As for their experience - that is a joke - right?
 

Cutaway

LE
Kit Reviewer
#15
Temple said:
It's all very well being sniffy about journalists but without them we'd all be forced to rely on government propaganda and also a lot of them have much more experience in war zones than anyone in the British Army
Proword NOWAH

You're a little out of date with that gem, but by 'experience' do you mean being in a country that is de facto at war, or being actively involved in contacts ?
 
#16
Temple said:
It's all very well being sniffy about journalists but without them we'd all be forced to rely on government propaganda and also a lot of them have much more experience in war zones than anyone in the British Army
. . . sure. But they can often pretty much dip in and out of the war when they feel the need: they're usually not stuck in it the way that the troops are. Read Michael Herr's DISPATCHES for a real creepy autobiographical view exposition of war tourism*.

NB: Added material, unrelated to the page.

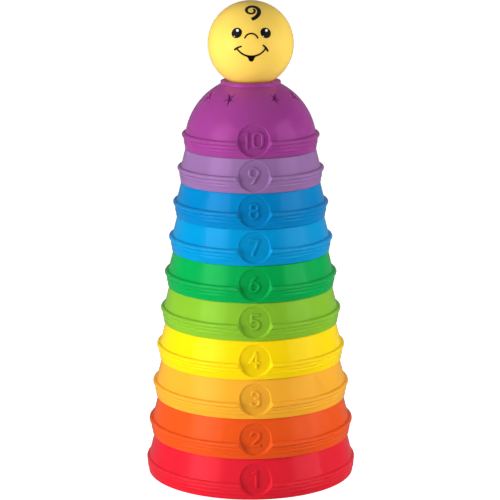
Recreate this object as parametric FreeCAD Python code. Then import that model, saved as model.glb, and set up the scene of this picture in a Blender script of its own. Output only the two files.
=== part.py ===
import FreeCAD, Part
import math
import os

# A tower of ten nesting cups, turned upside down and stacked by size, with a ball on top.
# Millimetres, +Z up. The origin is the centre of the largest cup's rim, where it stands.
# The numbered discs face -Y. Cup 1 is the largest and lowest, cup 10 the smallest.

CUPS = 10

# rims: the open end of each cup, which faces down in the tower
SMALLEST_RIM_R = 38.4
RIM_R_STEP = 2.72            # growth from one cup to the next larger one
RIM_R_STEP_LOSS = 0.02       # quadratic term: each step is a little smaller than the last
WALL = 1.9

# how far each cup stands above the one below it
SMALLEST_PITCH = 19.7
PITCH_STEP = 0.5

# band between the rim and the bead
RIM_ROUND = 0.5
FIRST_GROOVE = (0.35, 2.9)   # (stand-out from the rim's radius, height over the rim)
FIRST_RIDGE = (0.72, 3.8)
SECOND_GROOVE = (0.45, 4.7)
SECOND_RIDGE = (0.86, 5.7)
BEAD_FOOT_OUT = 0.6          # stand-out where the bead starts

# bead: a round moulding below the wall
BEAD_OUT = 1.9
BEAD_ROUND = 1.45
BEAD_HEIGHT = 8.3
WIDEST_R = 62.4              # no bead stands out further than this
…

Nor are they commonly concerned with complexity or subtlety: I have thrice had to listen to Ms Adie - as a guest of the Corps Commander - excusing herself for this failing on the grounds that:
"It's not OUR fault that editors will only give us a 2 minute slot. It's nout OUR fault that the public wants to see good guys in white hats and bad guys in black hats." and a whole list of other "it's not OUR fault"s.

I began to think she must be a Serb.

Remember that polictical judgments that dictate the conduct and resourcing of military campaigns are based on public perceptions conditioned by the fragmented reporting of journos whose principal focus is on their own careers.

Recognise the limits they place on what they do and trust them at your peril. 8)

* Herr was advisor on the set of "Apocalypse Now" - the weird bridge scene with the black dude and M79 is straight out of his book.